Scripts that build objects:

START

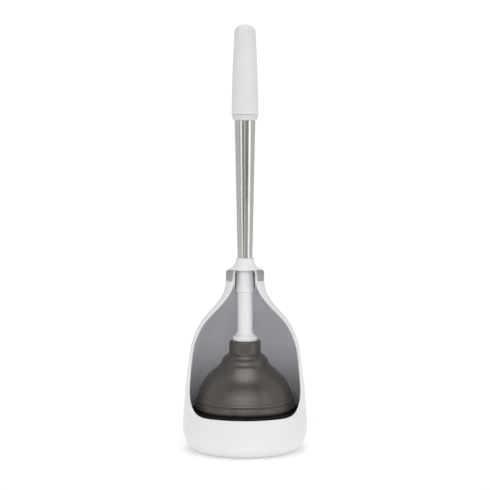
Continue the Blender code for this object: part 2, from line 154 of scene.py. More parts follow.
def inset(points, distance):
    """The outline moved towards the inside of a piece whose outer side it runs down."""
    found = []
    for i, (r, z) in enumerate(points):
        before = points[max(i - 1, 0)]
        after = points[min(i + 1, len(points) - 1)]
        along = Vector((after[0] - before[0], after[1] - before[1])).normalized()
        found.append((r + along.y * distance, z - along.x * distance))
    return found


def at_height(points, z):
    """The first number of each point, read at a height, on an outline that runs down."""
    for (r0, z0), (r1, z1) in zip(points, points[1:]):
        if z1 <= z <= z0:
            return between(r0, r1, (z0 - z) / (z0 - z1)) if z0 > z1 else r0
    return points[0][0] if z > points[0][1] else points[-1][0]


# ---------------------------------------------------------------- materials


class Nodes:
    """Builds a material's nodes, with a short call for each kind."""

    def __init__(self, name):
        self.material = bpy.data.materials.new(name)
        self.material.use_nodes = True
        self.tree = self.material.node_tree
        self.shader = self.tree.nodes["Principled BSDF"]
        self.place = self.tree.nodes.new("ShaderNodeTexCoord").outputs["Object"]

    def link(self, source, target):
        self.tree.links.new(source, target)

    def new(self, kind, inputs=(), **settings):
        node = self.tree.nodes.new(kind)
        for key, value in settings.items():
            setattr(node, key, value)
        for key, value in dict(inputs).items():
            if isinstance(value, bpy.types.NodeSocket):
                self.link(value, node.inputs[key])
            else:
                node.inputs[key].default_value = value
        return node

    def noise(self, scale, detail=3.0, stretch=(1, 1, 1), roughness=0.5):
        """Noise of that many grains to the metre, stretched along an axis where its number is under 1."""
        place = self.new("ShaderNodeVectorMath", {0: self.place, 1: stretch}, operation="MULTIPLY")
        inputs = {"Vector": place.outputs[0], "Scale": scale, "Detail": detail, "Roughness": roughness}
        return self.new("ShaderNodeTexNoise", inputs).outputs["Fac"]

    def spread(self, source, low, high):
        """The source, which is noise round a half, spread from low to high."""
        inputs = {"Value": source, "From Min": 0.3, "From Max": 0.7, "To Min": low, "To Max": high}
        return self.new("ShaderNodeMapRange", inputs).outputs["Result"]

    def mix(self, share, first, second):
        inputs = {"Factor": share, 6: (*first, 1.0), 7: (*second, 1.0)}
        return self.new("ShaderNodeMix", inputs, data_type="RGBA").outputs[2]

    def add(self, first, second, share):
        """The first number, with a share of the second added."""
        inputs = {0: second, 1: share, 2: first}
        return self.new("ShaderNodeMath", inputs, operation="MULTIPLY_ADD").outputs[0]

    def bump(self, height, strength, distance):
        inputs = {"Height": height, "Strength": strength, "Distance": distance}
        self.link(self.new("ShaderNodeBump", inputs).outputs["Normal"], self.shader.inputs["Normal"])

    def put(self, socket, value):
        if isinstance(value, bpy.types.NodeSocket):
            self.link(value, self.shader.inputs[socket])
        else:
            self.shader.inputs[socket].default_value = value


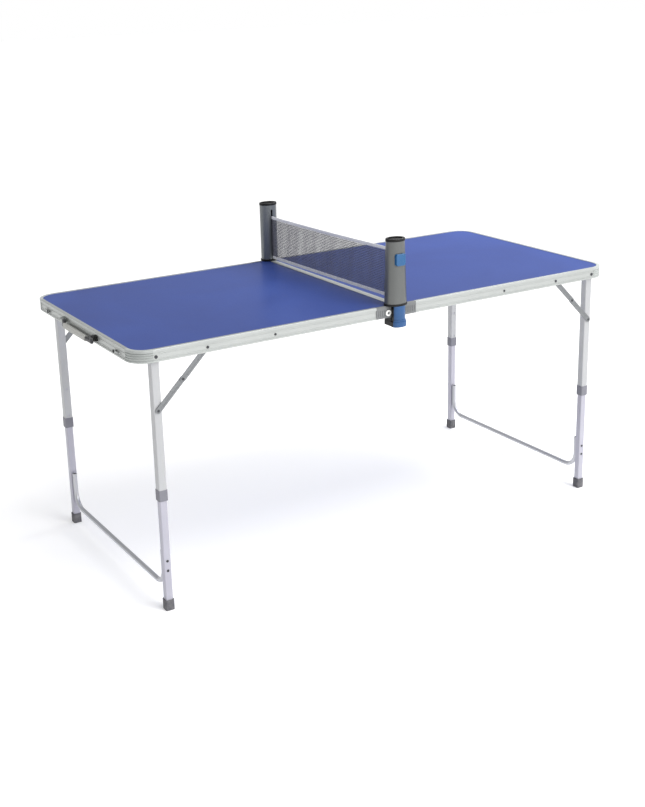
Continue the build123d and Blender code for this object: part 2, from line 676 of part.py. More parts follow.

END

* **GOAL**
From the opening line of the data above, please print each line as written up to and including the line that contains "return found", and nothing more.

* **WRITTEN REPLY**
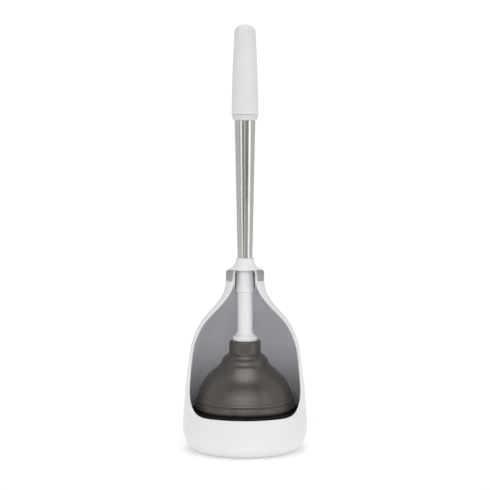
Continue the Blender code for this object: part 2, from line 154 of scene.py. More parts follow.
def inset(points, distance):
    """The outline moved towards the inside of a piece whose outer side it runs down."""
    found = []
    for i, (r, z) in enumerate(points):
        before = points[max(i - 1, 0)]
        after = points[min(i + 1, len(points) - 1)]
        along = Vector((after[0] - before[0], after[1] - before[1])).normalized()
        found.append((r + along.y * distance, z - along.x * distance))
    return found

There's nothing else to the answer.